▶ Goal
Wherever a line holds the string "measured", copy that line.

▶ Given entries
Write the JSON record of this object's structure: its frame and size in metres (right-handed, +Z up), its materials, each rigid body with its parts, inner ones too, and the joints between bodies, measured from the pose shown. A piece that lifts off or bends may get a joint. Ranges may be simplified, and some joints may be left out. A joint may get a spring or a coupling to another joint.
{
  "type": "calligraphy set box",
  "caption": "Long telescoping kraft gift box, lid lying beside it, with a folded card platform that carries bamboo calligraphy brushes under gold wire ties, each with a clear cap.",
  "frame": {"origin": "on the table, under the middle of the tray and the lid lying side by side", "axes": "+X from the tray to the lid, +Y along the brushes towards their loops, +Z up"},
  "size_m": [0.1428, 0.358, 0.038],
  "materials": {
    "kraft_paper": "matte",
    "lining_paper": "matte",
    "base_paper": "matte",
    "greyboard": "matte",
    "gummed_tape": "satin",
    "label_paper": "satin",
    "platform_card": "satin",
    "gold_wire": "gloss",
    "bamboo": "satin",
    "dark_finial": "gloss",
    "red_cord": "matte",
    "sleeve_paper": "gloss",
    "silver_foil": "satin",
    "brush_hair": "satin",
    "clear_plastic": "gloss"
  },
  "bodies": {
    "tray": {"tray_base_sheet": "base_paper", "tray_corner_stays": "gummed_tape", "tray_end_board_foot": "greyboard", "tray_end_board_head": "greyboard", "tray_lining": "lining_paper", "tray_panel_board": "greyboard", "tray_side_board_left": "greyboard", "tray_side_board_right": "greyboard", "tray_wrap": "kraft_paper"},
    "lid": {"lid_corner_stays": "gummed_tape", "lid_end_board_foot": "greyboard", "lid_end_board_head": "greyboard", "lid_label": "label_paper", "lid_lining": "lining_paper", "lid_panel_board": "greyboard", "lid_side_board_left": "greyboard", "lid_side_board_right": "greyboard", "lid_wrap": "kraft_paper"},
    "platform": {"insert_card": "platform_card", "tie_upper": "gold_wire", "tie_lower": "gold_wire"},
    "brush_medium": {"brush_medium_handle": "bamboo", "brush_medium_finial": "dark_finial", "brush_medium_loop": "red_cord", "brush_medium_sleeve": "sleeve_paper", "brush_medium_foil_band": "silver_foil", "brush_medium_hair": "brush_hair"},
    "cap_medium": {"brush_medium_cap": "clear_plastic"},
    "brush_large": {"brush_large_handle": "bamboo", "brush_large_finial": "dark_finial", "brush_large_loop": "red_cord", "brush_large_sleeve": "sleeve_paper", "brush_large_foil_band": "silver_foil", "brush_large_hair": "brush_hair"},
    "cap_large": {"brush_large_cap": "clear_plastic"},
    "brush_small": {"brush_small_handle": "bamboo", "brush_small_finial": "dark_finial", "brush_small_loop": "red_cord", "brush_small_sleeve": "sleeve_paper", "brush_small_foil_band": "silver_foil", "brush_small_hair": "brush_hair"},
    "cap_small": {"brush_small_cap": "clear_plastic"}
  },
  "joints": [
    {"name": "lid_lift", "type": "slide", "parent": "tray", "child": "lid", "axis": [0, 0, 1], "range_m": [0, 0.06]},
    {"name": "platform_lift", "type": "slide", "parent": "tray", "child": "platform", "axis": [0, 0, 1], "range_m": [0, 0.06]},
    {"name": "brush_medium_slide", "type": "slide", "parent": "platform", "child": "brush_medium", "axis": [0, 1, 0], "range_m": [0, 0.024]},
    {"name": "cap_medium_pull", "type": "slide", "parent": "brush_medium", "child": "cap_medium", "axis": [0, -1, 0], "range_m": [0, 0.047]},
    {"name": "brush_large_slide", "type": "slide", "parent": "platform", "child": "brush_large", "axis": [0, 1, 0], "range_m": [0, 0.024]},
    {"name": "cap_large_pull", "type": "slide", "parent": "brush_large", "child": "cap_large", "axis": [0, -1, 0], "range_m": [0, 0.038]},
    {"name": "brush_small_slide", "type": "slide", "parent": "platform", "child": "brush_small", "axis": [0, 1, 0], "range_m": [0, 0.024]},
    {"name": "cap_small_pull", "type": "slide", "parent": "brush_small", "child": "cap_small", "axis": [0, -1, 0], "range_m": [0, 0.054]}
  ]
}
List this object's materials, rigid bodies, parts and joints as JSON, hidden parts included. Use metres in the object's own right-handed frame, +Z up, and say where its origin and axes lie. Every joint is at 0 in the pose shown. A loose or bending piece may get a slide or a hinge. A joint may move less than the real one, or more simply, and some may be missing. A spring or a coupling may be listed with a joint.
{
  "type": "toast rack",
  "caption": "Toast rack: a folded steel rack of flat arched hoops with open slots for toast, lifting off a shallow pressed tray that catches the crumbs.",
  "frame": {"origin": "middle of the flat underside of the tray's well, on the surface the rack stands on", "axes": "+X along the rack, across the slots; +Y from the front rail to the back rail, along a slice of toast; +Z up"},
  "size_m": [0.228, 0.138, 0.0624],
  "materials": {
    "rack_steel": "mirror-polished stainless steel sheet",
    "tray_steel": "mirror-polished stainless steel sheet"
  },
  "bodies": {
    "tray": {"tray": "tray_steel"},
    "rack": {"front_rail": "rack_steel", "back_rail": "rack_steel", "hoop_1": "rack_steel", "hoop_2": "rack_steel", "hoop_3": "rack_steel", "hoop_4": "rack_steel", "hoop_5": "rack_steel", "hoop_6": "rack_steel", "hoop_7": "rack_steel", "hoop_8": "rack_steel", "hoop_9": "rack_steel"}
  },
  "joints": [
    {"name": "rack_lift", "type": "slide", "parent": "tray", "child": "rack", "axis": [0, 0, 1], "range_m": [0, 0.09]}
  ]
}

---

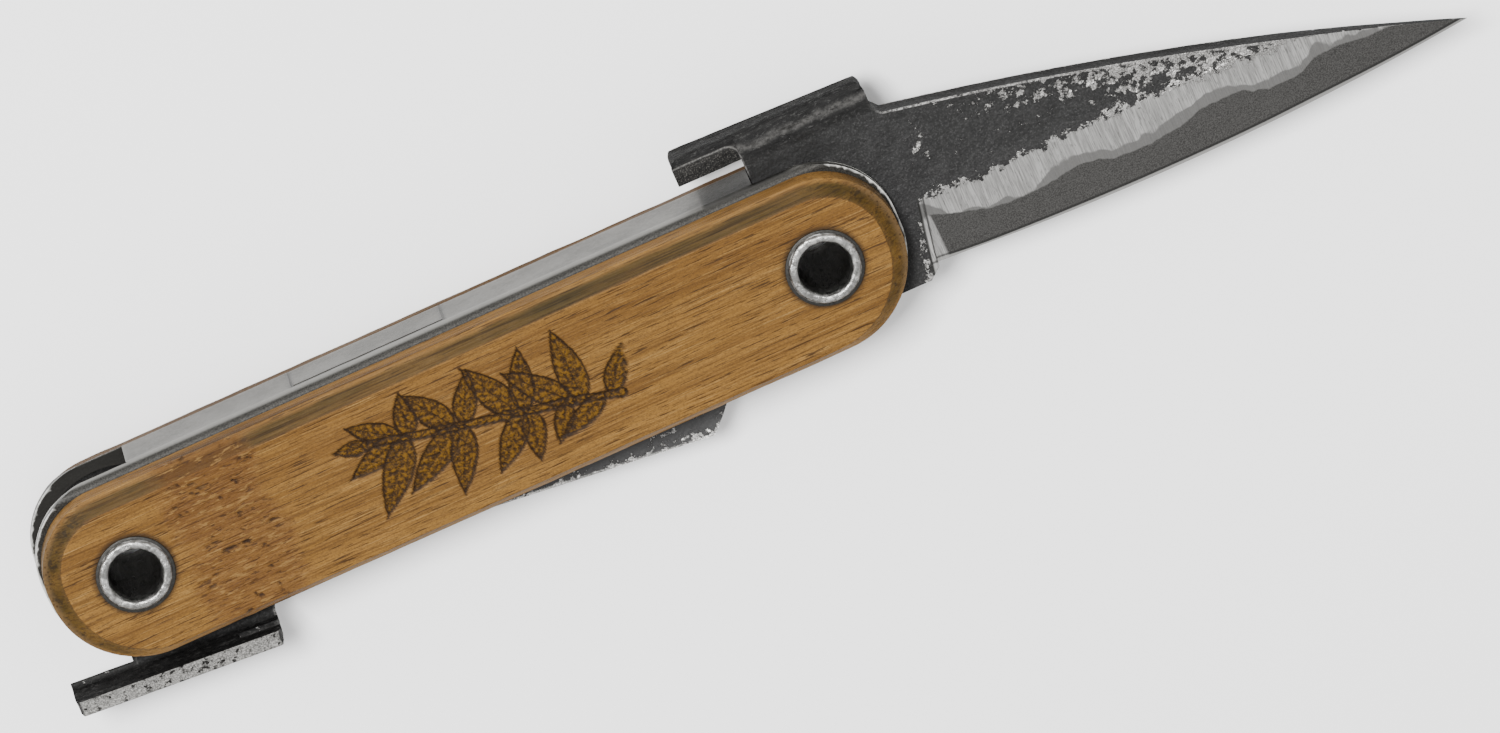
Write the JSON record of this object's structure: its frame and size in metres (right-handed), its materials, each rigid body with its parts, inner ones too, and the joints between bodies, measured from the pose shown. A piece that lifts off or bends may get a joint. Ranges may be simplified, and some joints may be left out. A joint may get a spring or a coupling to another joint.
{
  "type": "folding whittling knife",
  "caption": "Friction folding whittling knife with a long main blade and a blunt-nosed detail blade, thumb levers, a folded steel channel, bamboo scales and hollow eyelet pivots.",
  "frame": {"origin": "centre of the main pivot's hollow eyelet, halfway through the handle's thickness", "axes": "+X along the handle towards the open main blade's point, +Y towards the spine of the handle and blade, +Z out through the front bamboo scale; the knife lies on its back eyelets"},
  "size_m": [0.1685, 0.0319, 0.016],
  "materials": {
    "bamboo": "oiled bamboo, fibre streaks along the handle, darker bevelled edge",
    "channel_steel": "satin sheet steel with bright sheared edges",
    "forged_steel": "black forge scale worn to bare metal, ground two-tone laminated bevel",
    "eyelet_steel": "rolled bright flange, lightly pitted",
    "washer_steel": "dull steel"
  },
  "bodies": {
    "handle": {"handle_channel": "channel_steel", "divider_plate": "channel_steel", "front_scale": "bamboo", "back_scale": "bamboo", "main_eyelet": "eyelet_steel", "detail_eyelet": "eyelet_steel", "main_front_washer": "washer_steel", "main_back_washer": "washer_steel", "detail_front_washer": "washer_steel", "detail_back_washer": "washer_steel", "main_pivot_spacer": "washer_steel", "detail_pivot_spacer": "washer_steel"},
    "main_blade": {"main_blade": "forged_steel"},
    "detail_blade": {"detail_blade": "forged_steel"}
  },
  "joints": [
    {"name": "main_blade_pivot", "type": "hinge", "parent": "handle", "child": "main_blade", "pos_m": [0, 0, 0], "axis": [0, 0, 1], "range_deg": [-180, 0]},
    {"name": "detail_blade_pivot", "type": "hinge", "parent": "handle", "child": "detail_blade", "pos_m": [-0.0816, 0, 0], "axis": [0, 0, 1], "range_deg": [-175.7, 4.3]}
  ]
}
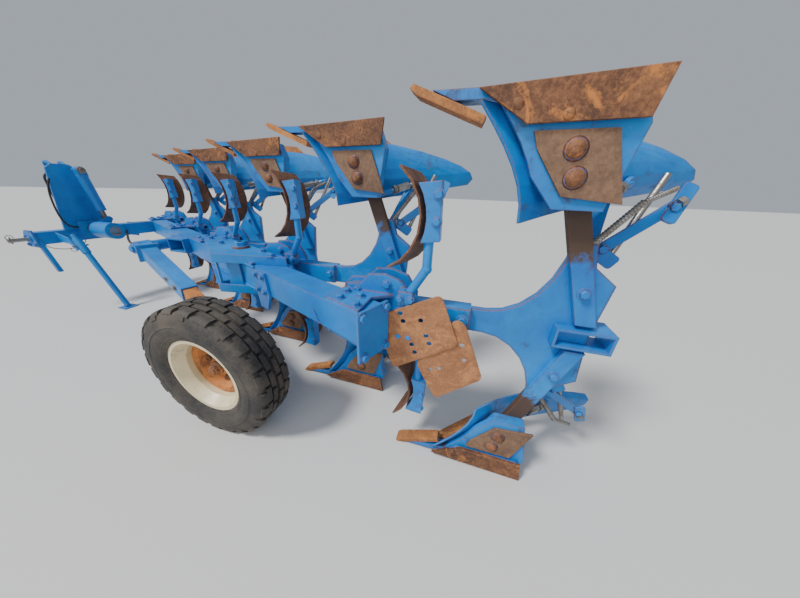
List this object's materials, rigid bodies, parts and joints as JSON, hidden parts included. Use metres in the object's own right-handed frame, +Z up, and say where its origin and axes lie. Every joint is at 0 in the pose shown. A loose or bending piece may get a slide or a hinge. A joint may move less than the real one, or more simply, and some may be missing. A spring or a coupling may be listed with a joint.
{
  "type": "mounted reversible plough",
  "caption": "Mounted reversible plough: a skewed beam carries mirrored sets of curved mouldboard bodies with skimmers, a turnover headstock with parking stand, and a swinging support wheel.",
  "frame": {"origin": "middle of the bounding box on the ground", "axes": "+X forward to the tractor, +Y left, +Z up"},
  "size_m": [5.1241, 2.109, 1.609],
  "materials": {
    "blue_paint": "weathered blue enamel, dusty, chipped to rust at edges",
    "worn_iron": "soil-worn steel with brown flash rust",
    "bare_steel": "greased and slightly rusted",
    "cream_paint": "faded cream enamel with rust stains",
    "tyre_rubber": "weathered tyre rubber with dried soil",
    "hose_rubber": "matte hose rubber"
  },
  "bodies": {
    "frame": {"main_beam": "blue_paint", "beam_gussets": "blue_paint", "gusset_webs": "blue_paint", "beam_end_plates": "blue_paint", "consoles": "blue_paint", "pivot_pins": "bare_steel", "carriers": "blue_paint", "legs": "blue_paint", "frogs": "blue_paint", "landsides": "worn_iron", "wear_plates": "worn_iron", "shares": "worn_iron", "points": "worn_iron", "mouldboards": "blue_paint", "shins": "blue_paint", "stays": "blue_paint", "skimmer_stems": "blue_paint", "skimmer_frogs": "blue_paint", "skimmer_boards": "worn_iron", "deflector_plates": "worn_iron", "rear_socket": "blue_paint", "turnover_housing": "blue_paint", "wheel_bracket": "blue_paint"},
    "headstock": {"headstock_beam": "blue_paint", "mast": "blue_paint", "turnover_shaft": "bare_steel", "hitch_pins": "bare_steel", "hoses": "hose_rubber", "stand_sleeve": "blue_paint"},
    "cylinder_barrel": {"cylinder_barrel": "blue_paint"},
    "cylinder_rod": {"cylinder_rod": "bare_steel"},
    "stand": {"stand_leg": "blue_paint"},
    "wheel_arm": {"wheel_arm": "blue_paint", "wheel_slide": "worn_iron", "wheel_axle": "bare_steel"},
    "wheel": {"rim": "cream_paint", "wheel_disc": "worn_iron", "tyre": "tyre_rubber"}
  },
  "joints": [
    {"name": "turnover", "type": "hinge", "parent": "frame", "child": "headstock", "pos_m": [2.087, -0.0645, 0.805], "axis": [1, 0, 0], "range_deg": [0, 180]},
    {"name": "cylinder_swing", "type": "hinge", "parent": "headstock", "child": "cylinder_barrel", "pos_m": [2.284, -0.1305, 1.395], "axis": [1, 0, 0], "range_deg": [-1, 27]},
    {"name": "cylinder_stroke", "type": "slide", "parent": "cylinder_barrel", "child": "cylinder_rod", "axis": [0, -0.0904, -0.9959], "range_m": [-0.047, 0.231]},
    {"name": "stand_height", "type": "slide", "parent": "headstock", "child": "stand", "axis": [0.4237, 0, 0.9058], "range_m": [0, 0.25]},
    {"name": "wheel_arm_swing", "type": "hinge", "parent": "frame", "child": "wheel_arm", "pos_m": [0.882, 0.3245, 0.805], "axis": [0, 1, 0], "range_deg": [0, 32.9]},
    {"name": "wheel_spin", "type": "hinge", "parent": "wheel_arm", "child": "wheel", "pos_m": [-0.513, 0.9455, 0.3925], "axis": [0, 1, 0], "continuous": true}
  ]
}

==

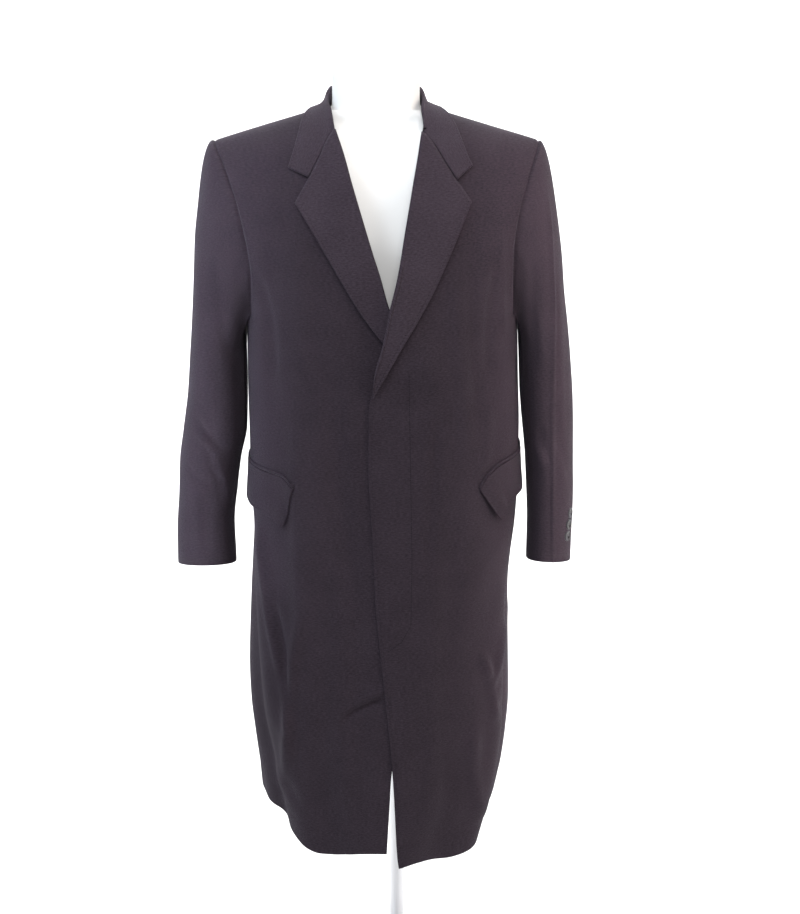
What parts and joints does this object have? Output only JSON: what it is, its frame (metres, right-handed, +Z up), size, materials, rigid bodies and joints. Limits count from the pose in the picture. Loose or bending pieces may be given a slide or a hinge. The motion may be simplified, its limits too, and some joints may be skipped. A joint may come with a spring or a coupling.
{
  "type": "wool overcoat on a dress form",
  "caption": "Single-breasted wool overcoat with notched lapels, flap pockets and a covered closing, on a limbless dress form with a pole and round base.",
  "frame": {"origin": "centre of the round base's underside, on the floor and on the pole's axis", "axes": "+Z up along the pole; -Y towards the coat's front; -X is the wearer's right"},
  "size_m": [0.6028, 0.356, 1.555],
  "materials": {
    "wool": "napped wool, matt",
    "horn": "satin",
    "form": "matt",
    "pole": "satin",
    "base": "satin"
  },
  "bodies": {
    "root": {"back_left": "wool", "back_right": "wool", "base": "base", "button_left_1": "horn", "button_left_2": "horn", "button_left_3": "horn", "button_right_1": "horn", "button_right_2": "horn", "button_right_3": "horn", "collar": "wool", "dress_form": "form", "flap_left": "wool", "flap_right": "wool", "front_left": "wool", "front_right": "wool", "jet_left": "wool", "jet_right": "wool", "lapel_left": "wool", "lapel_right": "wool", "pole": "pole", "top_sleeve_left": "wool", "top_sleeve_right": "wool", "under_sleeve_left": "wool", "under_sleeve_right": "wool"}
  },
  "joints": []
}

▶ Answer for this exercise
Write the JSON record of this object's structure: its frame and size in metres (right-handed, +Z up), its materials, each rigid body with its parts, inner ones too, and the joints between bodies, measured from the pose shown. A piece that lifts off or bends may get a joint. Ranges may be simplified, and some joints may be left out. A joint may get a spring or a coupling to another joint.
Write the JSON record of this object's structure: its frame and size in metres (right-handed), its materials, each rigid body with its parts, inner ones too, and the joints between bodies, measured from the pose shown. A piece that lifts off or bends may get a joint. Ranges may be simplified, and some joints may be left out. A joint may get a spring or a coupling to another joint.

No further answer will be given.